- _SHORT EXERCISE_:
Your task is to repeat all of the material exactly.

— BEGIN STORED DATA —

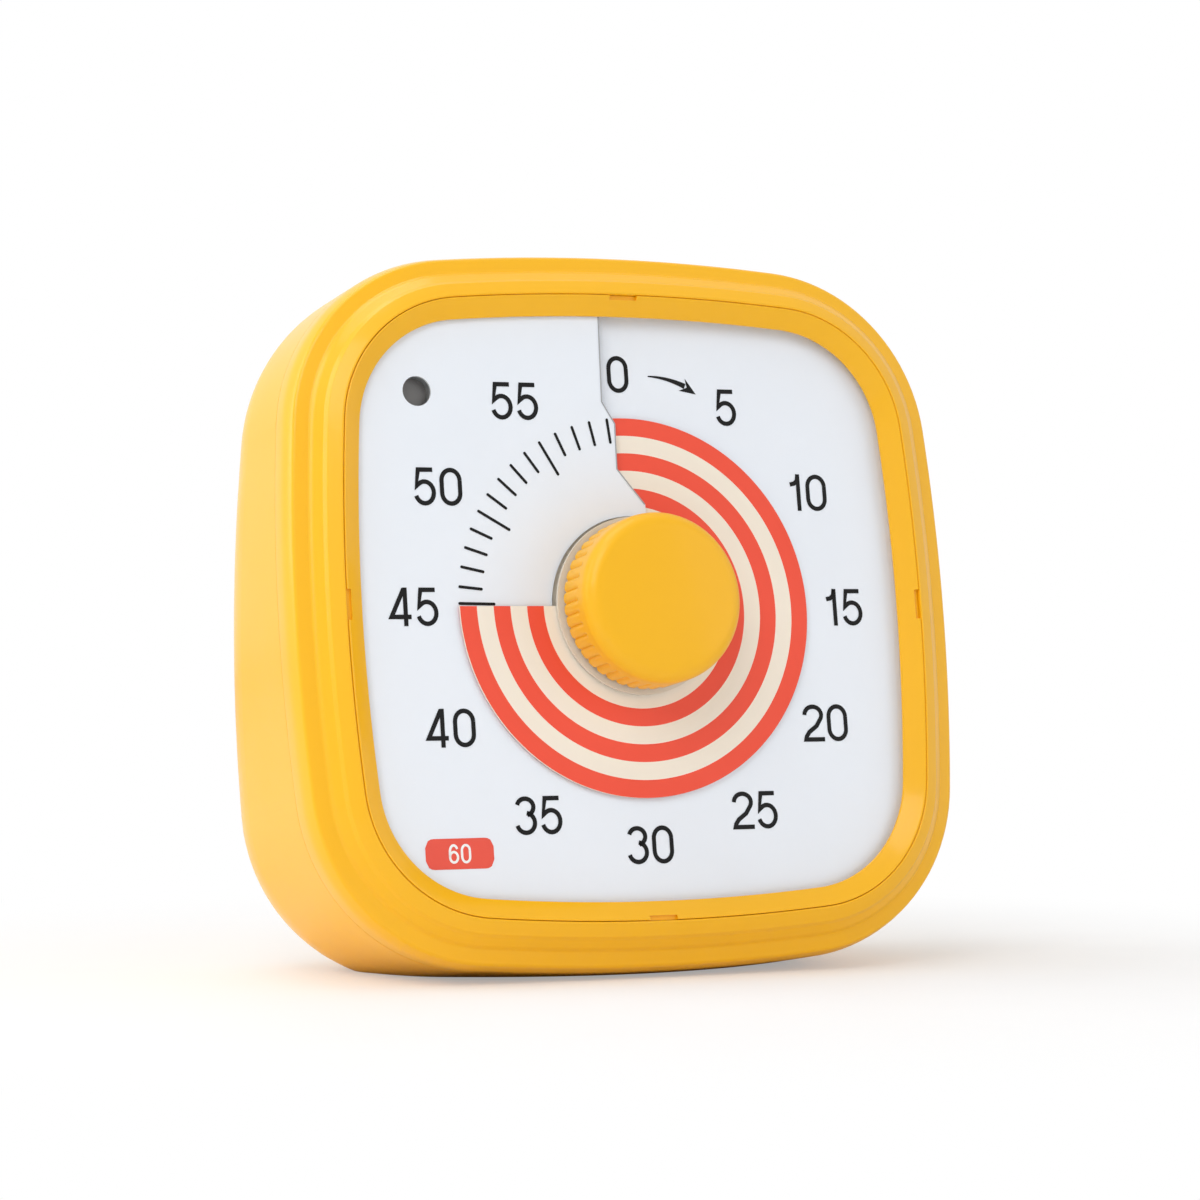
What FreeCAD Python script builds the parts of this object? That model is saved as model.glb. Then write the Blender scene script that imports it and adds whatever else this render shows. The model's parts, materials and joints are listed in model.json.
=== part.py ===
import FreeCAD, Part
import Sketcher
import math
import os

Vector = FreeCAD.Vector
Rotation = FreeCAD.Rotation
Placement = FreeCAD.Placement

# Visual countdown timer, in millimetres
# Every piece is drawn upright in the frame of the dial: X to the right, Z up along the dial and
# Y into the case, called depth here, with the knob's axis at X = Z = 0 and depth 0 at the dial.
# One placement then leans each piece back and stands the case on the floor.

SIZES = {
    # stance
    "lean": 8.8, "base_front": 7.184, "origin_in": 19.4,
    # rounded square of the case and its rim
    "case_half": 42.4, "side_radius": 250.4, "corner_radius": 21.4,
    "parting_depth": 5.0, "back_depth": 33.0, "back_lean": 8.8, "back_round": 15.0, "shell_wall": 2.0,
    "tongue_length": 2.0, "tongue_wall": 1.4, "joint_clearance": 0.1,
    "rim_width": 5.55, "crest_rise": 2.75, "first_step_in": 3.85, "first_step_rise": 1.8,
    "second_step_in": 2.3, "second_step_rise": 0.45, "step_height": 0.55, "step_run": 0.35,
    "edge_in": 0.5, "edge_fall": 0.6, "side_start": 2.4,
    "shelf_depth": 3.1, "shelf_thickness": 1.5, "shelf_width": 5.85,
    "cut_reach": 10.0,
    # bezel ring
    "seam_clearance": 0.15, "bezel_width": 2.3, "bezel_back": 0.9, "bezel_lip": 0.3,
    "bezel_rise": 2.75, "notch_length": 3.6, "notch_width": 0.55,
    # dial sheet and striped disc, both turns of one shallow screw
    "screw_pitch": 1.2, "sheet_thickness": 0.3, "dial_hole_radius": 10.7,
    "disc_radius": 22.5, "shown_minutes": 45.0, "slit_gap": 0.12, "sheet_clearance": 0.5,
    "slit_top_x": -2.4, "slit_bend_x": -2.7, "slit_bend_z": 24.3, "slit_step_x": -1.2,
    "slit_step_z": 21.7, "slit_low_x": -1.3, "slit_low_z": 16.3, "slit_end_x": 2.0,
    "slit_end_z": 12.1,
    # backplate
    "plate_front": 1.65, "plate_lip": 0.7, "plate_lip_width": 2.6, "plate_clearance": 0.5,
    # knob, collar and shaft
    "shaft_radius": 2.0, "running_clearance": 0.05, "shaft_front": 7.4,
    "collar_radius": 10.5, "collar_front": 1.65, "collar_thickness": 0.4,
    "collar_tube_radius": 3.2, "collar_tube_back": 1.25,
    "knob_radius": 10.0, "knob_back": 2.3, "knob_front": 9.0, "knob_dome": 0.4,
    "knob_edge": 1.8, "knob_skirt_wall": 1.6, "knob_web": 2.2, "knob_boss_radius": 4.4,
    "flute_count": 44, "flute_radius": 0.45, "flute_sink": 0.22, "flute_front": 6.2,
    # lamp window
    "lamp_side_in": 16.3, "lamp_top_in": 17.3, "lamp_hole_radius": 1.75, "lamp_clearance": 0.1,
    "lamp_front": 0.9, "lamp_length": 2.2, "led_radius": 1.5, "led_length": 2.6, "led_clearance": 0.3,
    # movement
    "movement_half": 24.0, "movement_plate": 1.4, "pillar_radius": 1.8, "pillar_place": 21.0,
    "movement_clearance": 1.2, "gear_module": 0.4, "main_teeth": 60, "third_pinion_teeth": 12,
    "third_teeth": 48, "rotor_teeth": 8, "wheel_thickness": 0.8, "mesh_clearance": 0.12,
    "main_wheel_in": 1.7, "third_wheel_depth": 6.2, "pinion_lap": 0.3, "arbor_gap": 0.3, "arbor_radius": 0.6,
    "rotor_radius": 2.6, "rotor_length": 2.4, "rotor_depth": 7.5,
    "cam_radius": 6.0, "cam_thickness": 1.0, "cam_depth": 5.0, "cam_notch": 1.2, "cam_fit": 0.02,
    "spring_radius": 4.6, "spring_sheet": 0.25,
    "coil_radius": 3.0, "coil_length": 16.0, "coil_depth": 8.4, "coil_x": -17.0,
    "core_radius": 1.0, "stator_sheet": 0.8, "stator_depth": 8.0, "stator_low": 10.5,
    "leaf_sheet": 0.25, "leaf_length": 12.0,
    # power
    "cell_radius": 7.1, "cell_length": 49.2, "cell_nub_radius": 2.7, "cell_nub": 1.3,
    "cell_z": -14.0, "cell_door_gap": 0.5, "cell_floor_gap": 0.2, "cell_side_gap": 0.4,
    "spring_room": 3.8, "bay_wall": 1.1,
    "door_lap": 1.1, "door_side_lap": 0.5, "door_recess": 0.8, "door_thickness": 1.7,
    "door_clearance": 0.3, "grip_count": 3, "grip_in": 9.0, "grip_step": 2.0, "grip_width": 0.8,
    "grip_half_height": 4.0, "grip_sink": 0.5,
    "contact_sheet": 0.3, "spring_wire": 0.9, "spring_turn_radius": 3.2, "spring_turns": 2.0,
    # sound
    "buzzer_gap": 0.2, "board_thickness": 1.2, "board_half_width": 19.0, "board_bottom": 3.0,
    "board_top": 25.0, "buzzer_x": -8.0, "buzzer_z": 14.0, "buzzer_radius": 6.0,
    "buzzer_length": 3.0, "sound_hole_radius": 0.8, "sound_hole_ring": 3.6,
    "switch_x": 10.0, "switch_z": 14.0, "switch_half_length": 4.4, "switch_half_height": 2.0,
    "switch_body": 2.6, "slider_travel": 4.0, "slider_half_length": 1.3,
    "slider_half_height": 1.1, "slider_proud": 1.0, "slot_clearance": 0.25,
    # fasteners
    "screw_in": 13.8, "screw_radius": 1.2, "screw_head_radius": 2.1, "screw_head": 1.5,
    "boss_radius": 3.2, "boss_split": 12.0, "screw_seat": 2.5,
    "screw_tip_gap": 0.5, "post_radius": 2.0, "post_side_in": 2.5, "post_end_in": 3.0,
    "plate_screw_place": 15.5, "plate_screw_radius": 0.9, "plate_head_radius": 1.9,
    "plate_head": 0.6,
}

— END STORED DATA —

- _SOLUTION FOR THIS TASK_:
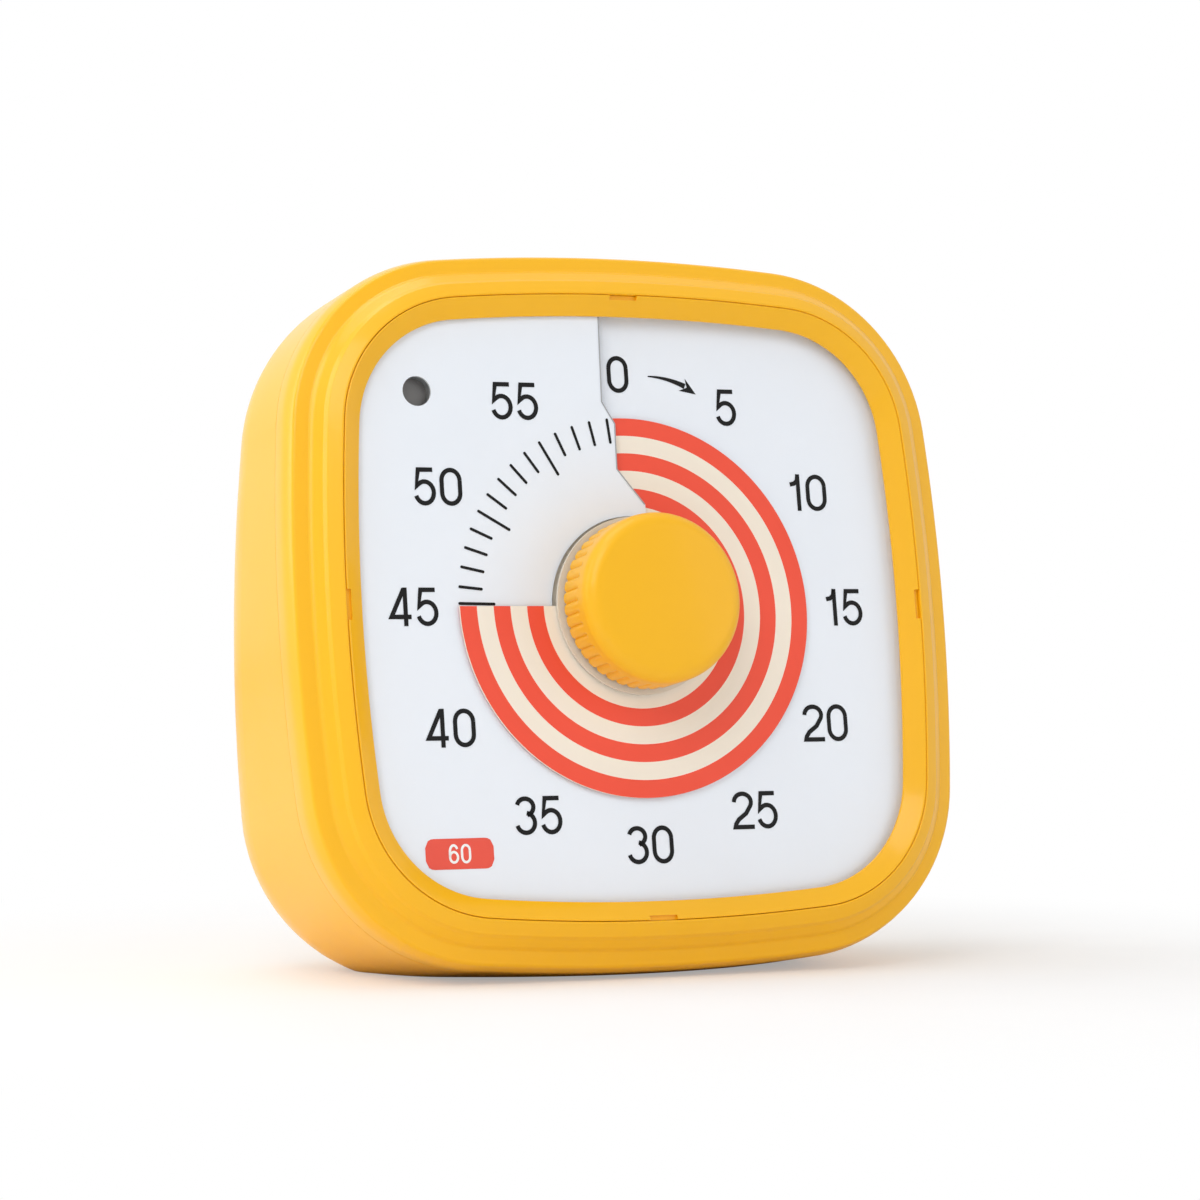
What FreeCAD Python script builds the parts of this object? That model is saved as model.glb. Then write the Blender scene script that imports it and adds whatever else this render shows. The model's parts, materials and joints are listed in model.json.
=== part.py ===
import FreeCAD, Part
import Sketcher
import math
import os

Vector = FreeCAD.Vector
Rotation = FreeCAD.Rotation
Placement = FreeCAD.Placement

# Visual countdown timer, in millimetres
# Every piece is drawn upright in the frame of the dial: X to the right, Z up along the dial and
# Y into the case, called depth here, with the knob's axis at X = Z = 0 and depth 0 at the dial.
# One placement then leans each piece back and stands the case on the floor.

SIZES = {
    # stance
    "lean": 8.8, "base_front": 7.184, "origin_in": 19.4,
    # rounded square of the case and its rim
    "case_half": 42.4, "side_radius": 250.4, "corner_radius": 21.4,
    "parting_depth": 5.0, "back_depth": 33.0, "back_lean": 8.8, "back_round": 15.0, "shell_wall": 2.0,
    "tongue_length": 2.0, "tongue_wall": 1.4, "joint_clearance": 0.1,
    "rim_width": 5.55, "crest_rise": 2.75, "first_step_in": 3.85, "first_step_rise": 1.8,
    "second_step_in": 2.3, "second_step_rise": 0.45, "step_height": 0.55, "step_run": 0.35,
    "edge_in": 0.5, "edge_fall": 0.6, "side_start": 2.4,
    "shelf_depth": 3.1, "shelf_thickness": 1.5, "shelf_width": 5.85,
    "cut_reach": 10.0,
    # bezel ring
    "seam_clearance": 0.15, "bezel_width": 2.3, "bezel_back": 0.9, "bezel_lip": 0.3,
    "bezel_rise": 2.75, "notch_length": 3.6, "notch_width": 0.55,
    # dial sheet and striped disc, both turns of one shallow screw
    "screw_pitch": 1.2, "sheet_thickness": 0.3, "dial_hole_radius": 10.7,
    "disc_radius": 22.5, "shown_minutes": 45.0, "slit_gap": 0.12, "sheet_clearance": 0.5,
    "slit_top_x": -2.4, "slit_bend_x": -2.7, "slit_bend_z": 24.3, "slit_step_x": -1.2,
    "slit_step_z": 21.7, "slit_low_x": -1.3, "slit_low_z": 16.3, "slit_end_x": 2.0,
    "slit_end_z": 12.1,
    # backplate
    "plate_front": 1.65, "plate_lip": 0.7, "plate_lip_width": 2.6, "plate_clearance": 0.5,
    # knob, collar and shaft
    "shaft_radius": 2.0, "running_clearance": 0.05, "shaft_front": 7.4,
    "collar_radius": 10.5, "collar_front": 1.65, "collar_thickness": 0.4,
    "collar_tube_radius": 3.2, "collar_tube_back": 1.25,
    "knob_radius": 10.0, "knob_back": 2.3, "knob_front": 9.0, "knob_dome": 0.4,
    "knob_edge": 1.8, "knob_skirt_wall": 1.6, "knob_web": 2.2, "knob_boss_radius": 4.4,
    "flute_count": 44, "flute_radius": 0.45, "flute_sink": 0.22, "flute_front": 6.2,
    # lamp window
    "lamp_side_in": 16.3, "lamp_top_in": 17.3, "lamp_hole_radius": 1.75, "lamp_clearance": 0.1,
    "lamp_front": 0.9, "lamp_length": 2.2, "led_radius": 1.5, "led_length": 2.6, "led_clearance": 0.3,
    # movement
    "movement_half": 24.0, "movement_plate": 1.4, "pillar_radius": 1.8, "pillar_place": 21.0,
    "movement_clearance": 1.2, "gear_module": 0.4, "main_teeth": 60, "third_pinion_teeth": 12,
    "third_teeth": 48, "rotor_teeth": 8, "wheel_thickness": 0.8, "mesh_clearance": 0.12,
    "main_wheel_in": 1.7, "third_wheel_depth": 6.2, "pinion_lap": 0.3, "arbor_gap": 0.3, "arbor_radius": 0.6,
    "rotor_radius": 2.6, "rotor_length": 2.4, "rotor_depth": 7.5,
    "cam_radius": 6.0, "cam_thickness": 1.0, "cam_depth": 5.0, "cam_notch": 1.2, "cam_fit": 0.02,
    "spring_radius": 4.6, "spring_sheet": 0.25,
    "coil_radius": 3.0, "coil_length": 16.0, "coil_depth": 8.4, "coil_x": -17.0,
    "core_radius": 1.0, "stator_sheet": 0.8, "stator_depth": 8.0, "stator_low": 10.5,
    "leaf_sheet": 0.25, "leaf_length": 12.0,
    # power
    "cell_radius": 7.1, "cell_length": 49.2, "cell_nub_radius": 2.7, "cell_nub": 1.3,
    "cell_z": -14.0, "cell_door_gap": 0.5, "cell_floor_gap": 0.2, "cell_side_gap": 0.4,
    "spring_room": 3.8, "bay_wall": 1.1,
    "door_lap": 1.1, "door_side_lap": 0.5, "door_recess": 0.8, "door_thickness": 1.7,
    "door_clearance": 0.3, "grip_count": 3, "grip_in": 9.0, "grip_step": 2.0, "grip_width": 0.8,
    "grip_half_height": 4.0, "grip_sink": 0.5,
    "contact_sheet": 0.3, "spring_wire": 0.9, "spring_turn_radius": 3.2, "spring_turns": 2.0,
    # sound
    "buzzer_gap": 0.2, "board_thickness": 1.2, "board_half_width": 19.0, "board_bottom": 3.0,
    "board_top": 25.0, "buzzer_x": -8.0, "buzzer_z": 14.0, "buzzer_radius": 6.0,
    "buzzer_length": 3.0, "sound_hole_radius": 0.8, "sound_hole_ring": 3.6,
    "switch_x": 10.0, "switch_z": 14.0, "switch_half_length": 4.4, "switch_half_height": 2.0,
    "switch_body": 2.6, "slider_travel": 4.0, "slider_half_length": 1.3,
    "slider_half_height": 1.1, "slider_proud": 1.0, "slot_clearance": 0.25,
    # fasteners
    "screw_in": 13.8, "screw_radius": 1.2, "screw_head_radius": 2.1, "screw_head": 1.5,
    "boss_radius": 3.2, "boss_split": 12.0, "screw_seat": 2.5,
    "screw_tip_gap": 0.5, "post_radius": 2.0, "post_side_in": 2.5, "post_end_in": 3.0,
    "plate_screw_place": 15.5, "plate_screw_radius": 0.9, "plate_head_radius": 1.9,
    "plate_head": 0.6,
}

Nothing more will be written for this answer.